The evidence presented at the trial proved to be very suspicious; so suspicious that any reasonable person should question how Shelby and the Tulsa Police Department were able to walk away with impunity after killing a man, without any apprehensions for future repercussions. The only punishment or misfortune for Shelby was not able to return to street patrol, but instead being placed on desk duty.

The overall response from white Oklahomans, who were willing to speak to me about the verdict, has been confliction. However, most did not want to engage on the topic at all.

One might say, “How can you be conflicted in this case? He had no weapon and used no force?” Others would argue, “He didn’t listen to commands, walked back to his vehicle, and apparently lowered one of his hands. But his actions warranted being Tased, rather than shot.”

Christian, a 53-year-old book publisher, is a resident of Owasso, a suburb north of Tulsa, and she said that she’s conflicted:

“I’m conflicted myself, but it’s true, there were three other officers there; the most that needed to be done is a teaser and handcuff him. He did not need to be killed.”

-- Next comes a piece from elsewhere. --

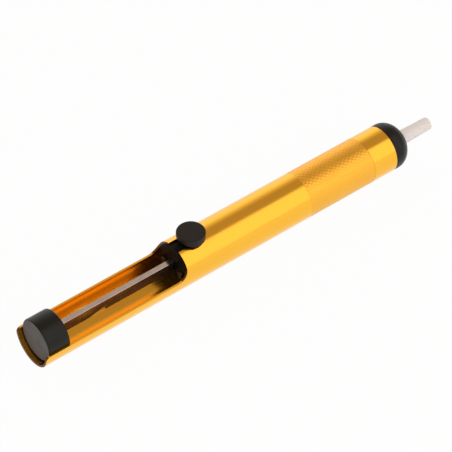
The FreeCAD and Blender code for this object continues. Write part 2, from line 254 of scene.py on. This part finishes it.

Many white residents were hesitant to give their opinion, but, in spite of that, some agreed to speak anonymously with The Black Wall Street Times.

A 31-year-old city worker remained neutral by saying she has a friend who works for the Tulsa Police Department and wishes to not to comment on the subject.

One of Tulsa’s most prominent white citizens, Mayor G.T. Bynum, refused to answer questions or offer commentary on the verdict either. After emailing questions to his office, the mayor’s office sends this quick reply:

“Thank you for contacting Mayor Bynum. At this time he is not doing any interviews on these topics.”

I also attempted to interview a white professor at the University of Oklahoma. In the past, the professor has advocated for African-American rights, but, despite that fact, they offered no comment either.

The cause for their silence on this issue is either that they are scared, or they are very much okay with the verdict.

The Mayor made a statement at a televised press conference the morning after the verdict:

“After considering days of testimony and undergoing its own deliberation, the jury has spoken. I appreciate the jurors’ service to our community and respect their verdict. But this verdict does not alter the course on which we are adamantly set. It does not change our recognition of the racial disparities that have afflicted Tulsa historically. It does not change our work to institute community policing measures that empower citizens to work side by side with police officers in making our community safer. And no one has been calling for the resources to implement community policing more actively over a longer period of time than the men and women of our Tulsa Police Department. So, we are moving forward together – Tulsans from all parts of the city, police officers and everyday citizens – with a unified purpose to make this a better place for all of us.”

African Americans in Tulsa are and have always been the victims of outright hostility, a fact stated by Bynum in his May 18 press conference:

“I would remind Tulsans that our history shows us African Americans in Tulsa have not been the instigators of lawlessness and violence. They have been the victims of them.” [emphasis added]

However, the Mayor respects the jury’s judgment and wishes to move forward.

Crutcher’s father, Rev. Joey Crutcher, wonders how the city can move forward. He told “The Oklahoma Eagle,” after the verdict was announced that the city co-signed the murder of his son:

“Let it be known that I believe in my heart that Betty Shelby got away with murder.” 

Without justice, how can Tulsa move forward?

Acknowledging the perpetual victimization of African Americans in Tulsa is just not enough. We need to seek empowerment by following the money and paper trails of the city; by letting city officials know that the public disagrees with their silence by showing up to local elections; and by just being visible in the community.

The passivity of whites should not alter the progression of Black Tulsa.